» **Supplied data**:

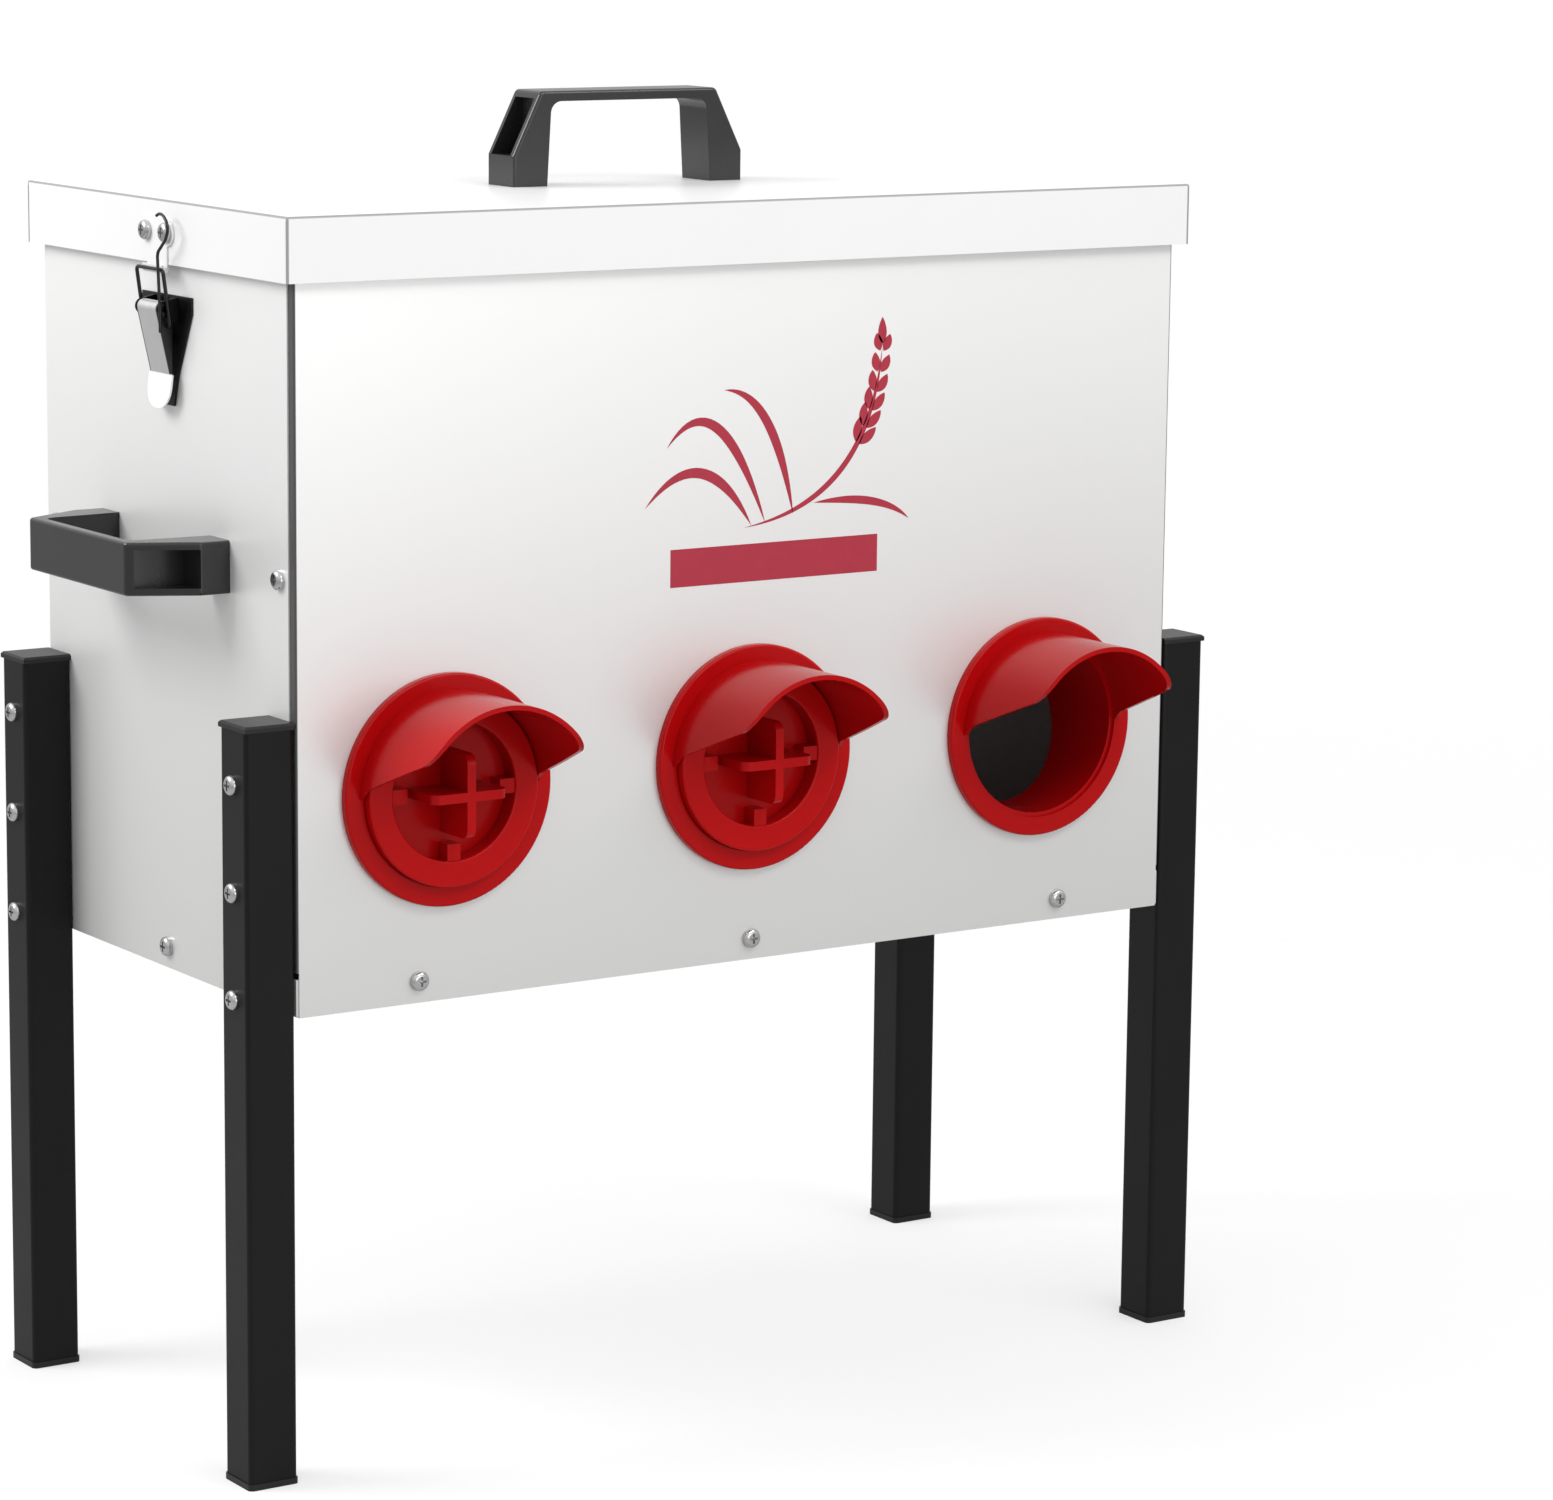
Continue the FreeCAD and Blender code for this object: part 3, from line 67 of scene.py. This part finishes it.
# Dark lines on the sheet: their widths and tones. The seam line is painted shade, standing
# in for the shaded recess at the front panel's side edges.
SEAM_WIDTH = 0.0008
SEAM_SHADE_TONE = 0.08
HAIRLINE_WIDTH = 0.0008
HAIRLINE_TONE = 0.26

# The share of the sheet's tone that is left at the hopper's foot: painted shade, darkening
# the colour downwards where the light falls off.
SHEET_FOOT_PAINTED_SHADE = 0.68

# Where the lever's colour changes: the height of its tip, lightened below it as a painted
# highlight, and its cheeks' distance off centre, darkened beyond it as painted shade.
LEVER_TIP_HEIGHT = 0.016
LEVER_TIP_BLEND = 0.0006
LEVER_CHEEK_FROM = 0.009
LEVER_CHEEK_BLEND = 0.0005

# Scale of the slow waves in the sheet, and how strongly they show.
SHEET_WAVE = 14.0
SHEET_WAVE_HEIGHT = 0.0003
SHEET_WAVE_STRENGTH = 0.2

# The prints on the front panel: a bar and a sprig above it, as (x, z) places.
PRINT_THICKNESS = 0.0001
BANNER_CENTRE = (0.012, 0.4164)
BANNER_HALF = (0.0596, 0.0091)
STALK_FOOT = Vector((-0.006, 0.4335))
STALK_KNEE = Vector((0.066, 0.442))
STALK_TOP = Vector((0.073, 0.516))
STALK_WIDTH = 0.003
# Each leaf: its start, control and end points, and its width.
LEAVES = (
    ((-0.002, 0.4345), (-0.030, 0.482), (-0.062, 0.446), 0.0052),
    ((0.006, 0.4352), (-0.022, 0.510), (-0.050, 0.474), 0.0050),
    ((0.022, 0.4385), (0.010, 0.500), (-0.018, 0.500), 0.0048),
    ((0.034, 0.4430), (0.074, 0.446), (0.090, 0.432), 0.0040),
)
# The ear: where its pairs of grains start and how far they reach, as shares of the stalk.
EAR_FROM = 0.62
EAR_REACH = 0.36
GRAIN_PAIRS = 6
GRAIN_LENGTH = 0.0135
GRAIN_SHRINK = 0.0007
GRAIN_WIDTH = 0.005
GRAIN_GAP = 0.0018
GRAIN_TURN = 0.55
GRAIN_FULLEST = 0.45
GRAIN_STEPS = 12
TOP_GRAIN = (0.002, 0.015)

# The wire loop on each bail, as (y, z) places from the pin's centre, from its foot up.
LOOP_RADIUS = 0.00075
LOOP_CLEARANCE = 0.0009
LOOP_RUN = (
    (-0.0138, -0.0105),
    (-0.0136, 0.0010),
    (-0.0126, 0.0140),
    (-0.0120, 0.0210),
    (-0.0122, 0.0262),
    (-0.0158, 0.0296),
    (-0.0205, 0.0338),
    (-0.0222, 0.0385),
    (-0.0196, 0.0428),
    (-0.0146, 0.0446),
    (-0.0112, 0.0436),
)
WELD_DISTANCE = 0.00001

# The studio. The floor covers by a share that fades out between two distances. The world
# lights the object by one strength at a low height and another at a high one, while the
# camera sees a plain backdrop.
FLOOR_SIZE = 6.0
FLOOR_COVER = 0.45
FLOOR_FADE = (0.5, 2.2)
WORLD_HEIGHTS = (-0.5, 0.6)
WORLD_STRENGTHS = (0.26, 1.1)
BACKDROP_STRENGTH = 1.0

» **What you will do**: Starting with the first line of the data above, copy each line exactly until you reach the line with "SHEET_WAVE_STRENGTH = 0.2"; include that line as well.

» **Task result**:
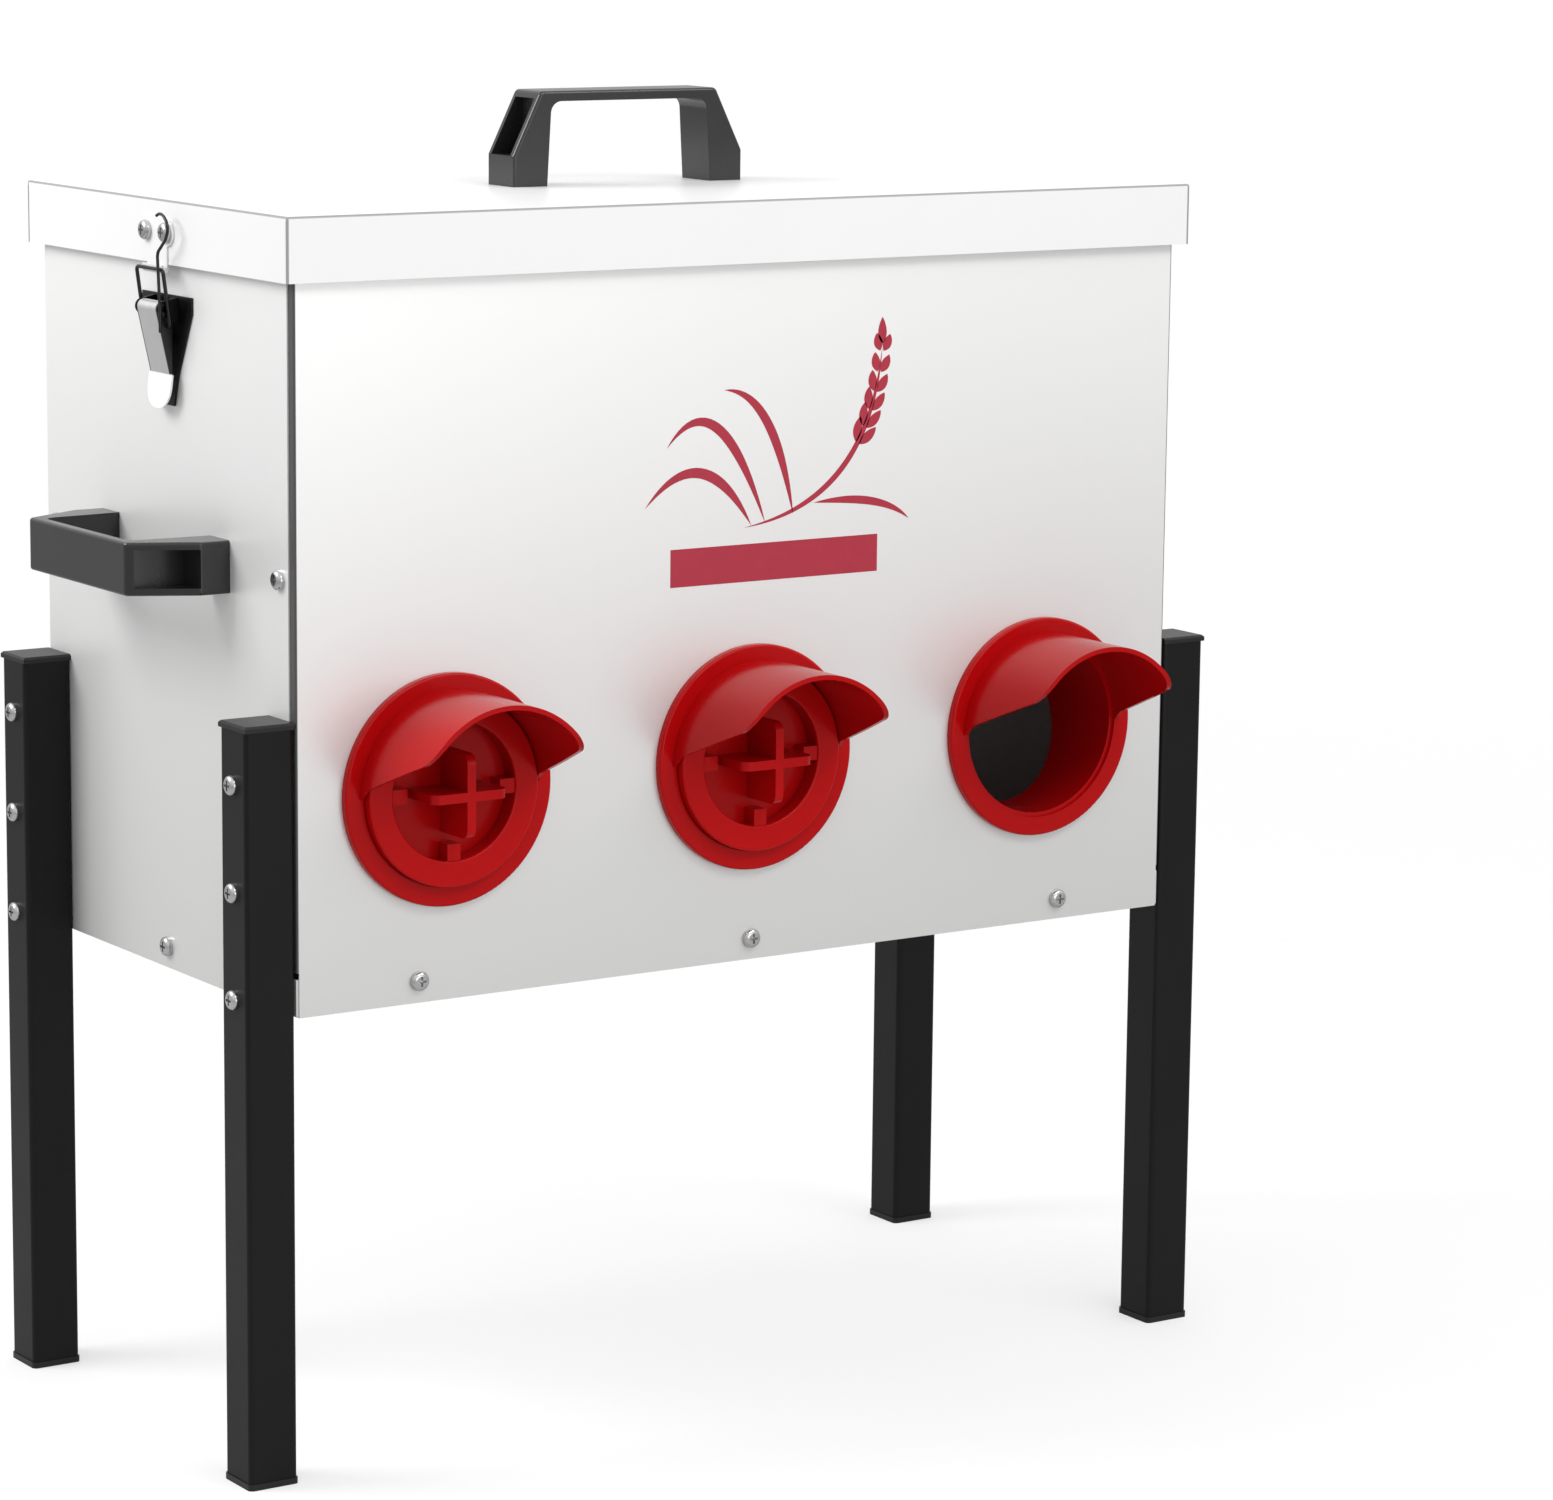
Continue the FreeCAD and Blender code for this object: part 3, from line 67 of scene.py. This part finishes it.
# Dark lines on the sheet: their widths and tones. The seam line is painted shade, standing
# in for the shaded recess at the front panel's side edges.
SEAM_WIDTH = 0.0008
SEAM_SHADE_TONE = 0.08
HAIRLINE_WIDTH = 0.0008
HAIRLINE_TONE = 0.26

# The share of the sheet's tone that is left at the hopper's foot: painted shade, darkening
# the colour downwards where the light falls off.
SHEET_FOOT_PAINTED_SHADE = 0.68

# Where the lever's colour changes: the height of its tip, lightened below it as a painted
# highlight, and its cheeks' distance off centre, darkened beyond it as painted shade.
LEVER_TIP_HEIGHT = 0.016
LEVER_TIP_BLEND = 0.0006
LEVER_CHEEK_FROM = 0.009
LEVER_CHEEK_BLEND = 0.0005

# Scale of the slow waves in the sheet, and how strongly they show.
SHEET_WAVE = 14.0
SHEET_WAVE_HEIGHT = 0.0003
SHEET_WAVE_STRENGTH = 0.2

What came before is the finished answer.